CSDE, among other organized research units in the Division of Social Sciences, has been given the task of providing some or all of the following services:
- Access to Statistical Consulting and workshops
- Access to Geographic Information Systems with support
- Availability of high performance computing systems and support
- Dedicated administrative support for grants
- Seed grants for pilot research projects
- Funding trainee student travel to conferences
Specifically, the College of Arts & Sciences receives 35% of all indirect costs associated with such projects and passes on 25% to CSDE. Of that 25% of total indirect costs, CSDE retains 13%, passes through 10% to the home department for PIs within the College of Arts & Sciences or to the college or school of a PI outside of Arts & Sciences
This agreement holds regardless of the primary appointment of the PI—within or outside of Arts & Sciences (occasionally, changes to this schedule are proposed during the application process in order to increase matching support of exceptional projects by CSDE). In many cases, the home unit of the PI receives nearly the same indirect costs as if the grant were administered locally and is relieved of nearly all of the administrative burden associated with the award. Additionally, the PI enjoys a cost return.
A comparison of indirect cost flow is presented in the following table:
$100,000 of indirect costs (IDCs) generated within: | |||
CSDE | CSSS | Department | |
IDC returned to PI’s Home Dept. | $10,000 | $11,800 | $12,500 $18,750a $25,000b |
IDC returned to PI | $2,000 | $0 | $0 (typical) |
IDC retained by Center | $13,000 | $13,200 | n/a |
a: department generating $300,000 total indirect costs per year
b: department generating >$500,000 total indirect costs per year
As part of its development mission, CSDE offers funding opportunities for affiliates to accomplish the following:
- Assemble thought leaders, especially for crosscutting investigations
- Advance research ideas to proposal stage
- Conduct teaching and training workshops
- Generate data through pilot studies
Visit the Seed Grant page for more information. Funding announcements appear periodically—sign up for the CSDE newsletter to avoid missing any!
Application Process
Pre-Award
If you’re applying to an outside award, proposals must be submitted via the Office of Sponsored Programs (OSP). Individual application instructions vary, but the usual sequence is below:
- Identify a funding opportunity.
- Develop a responsive proposal.
- Compose a budget and justification.
- Complete other sponsor-required documents.

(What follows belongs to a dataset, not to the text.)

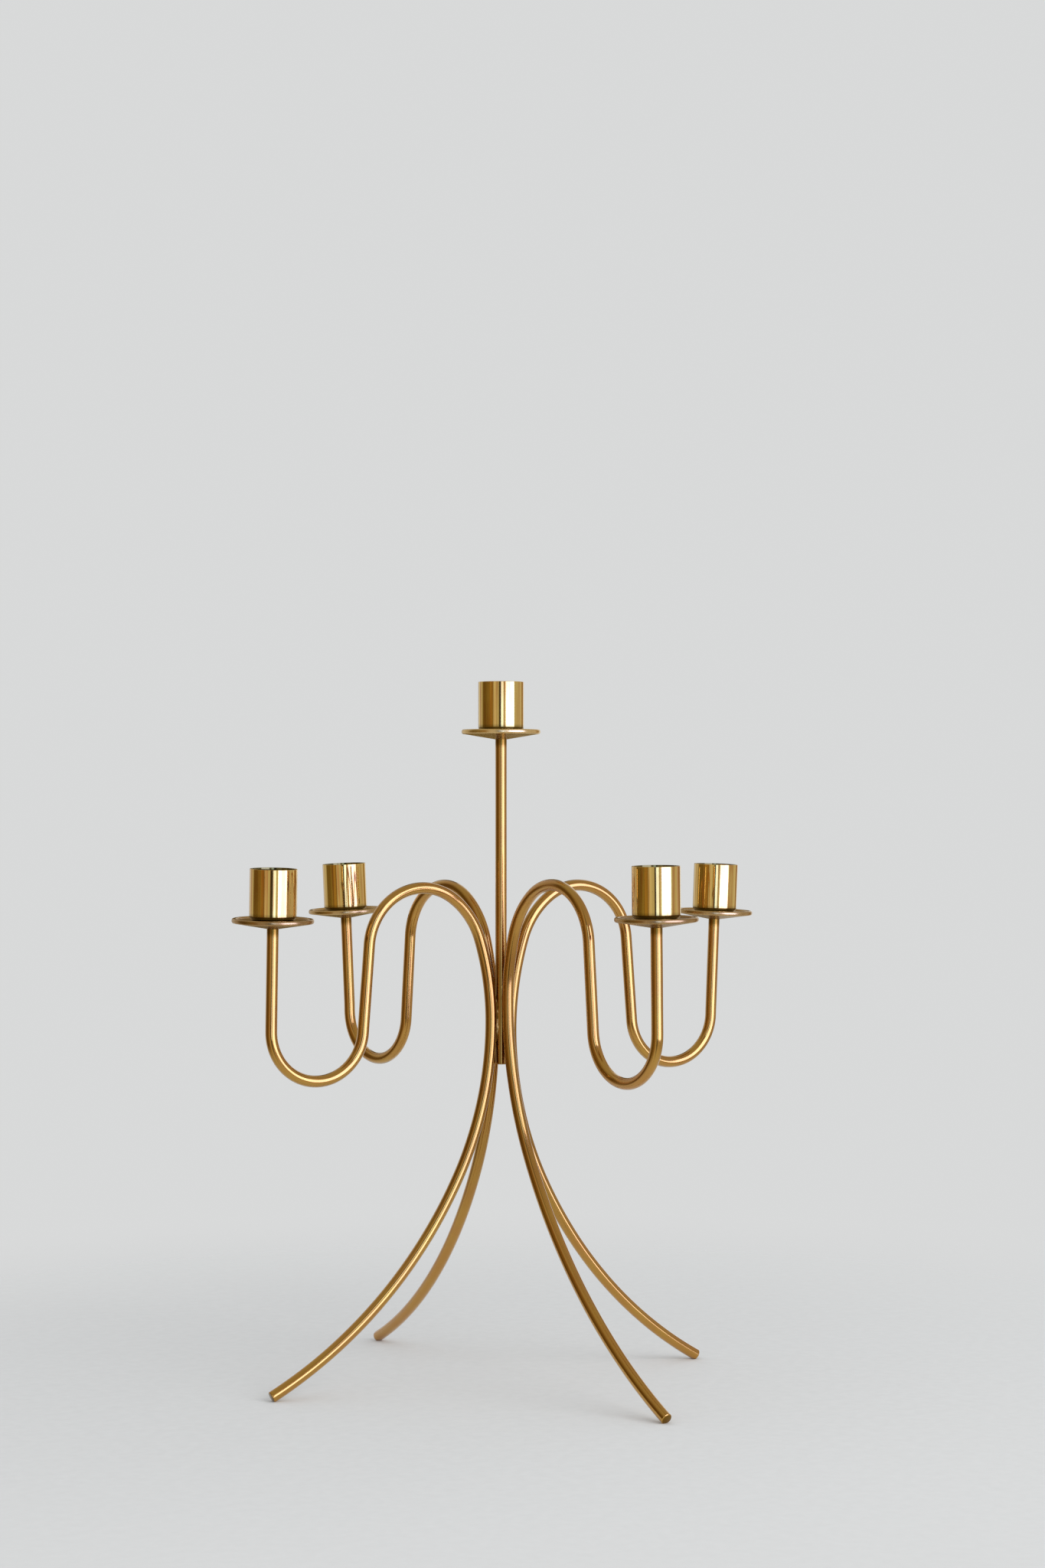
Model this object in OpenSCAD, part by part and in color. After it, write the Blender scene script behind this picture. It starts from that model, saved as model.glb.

- Circulate proposal for departmental and school/college approval (9 business days before due date).
- Correct errors as required (3 business days before due date).
- OSP submits proposal to agency (on or before due date).
An investigator typically works with the departmental administrative staff to complete and circulate forms, though CSDE also provides these services (see “Sponsored Research at CSDE” above). Other units and departments may also be involved in the approval process when their faculty members participate in the application.
- Assistance with UW and sponsor proposal-submissions systems, from hands-on to hands-free
- Communication with sponsor during proposal development
- Budget and budget justification development
- Subaward development and communication
Calendar for grant and contract proposal and subawards:
- Complete Proposal Planning Form 6 weeks prior to the Sponsor Deadline
- Create account with sponsor portal
- Set up meeting with Grant Manager to draft the budget and justification
- Work on documents, sign disclosures, start IRB, access shared folder
- Contact home department
- CSDE business item deadline: 10 full business days before sponsor deadline
- CSDE science item deadline: 5 business days before sponsor deadlineEarly notification to CSDE Research Admin is always preferred.
Post-Award
The department submitting the application will administer the grant upon award. Before research begins, you will need to satisfy all relevant training, human-subject, and animal-use requirements. After the award is processed, you will be set up with a budget, which may reflect changes requested by the sponsor. You will then hire/appoint workers to the grant and begin research. Most sponsors require yearly progress reports; in some cases (such as NIH), these are submitted via OSP as well. The PI and the involved department track expenditures, effort, compliance, and other requirements until the work is complete. Publications arising from DHHS-sponsored work must comply with the Public Access Policy and the PMCID regulations.
- Expenditure reconciliation
- Financial monitoring and projections
- Cyclical compliance reporting to the sponsor
- Budget revisions and extensions
- Assistance with effort certifications
- Establishment and monitoring of subcontracts
- Advising on sponsor requirements and compliance issues
- Official correspondence with award sponsor
- Grant closeout and reporting
Administrative Support
- Liaison with home department of affiliate
- Purchasing and procurement
- Travel arrangements and reimbursements
- Equipment inventory management
- Project staff hiring, reclassifying, other job actions
- Appoint research assistants/student employees (in CSDE)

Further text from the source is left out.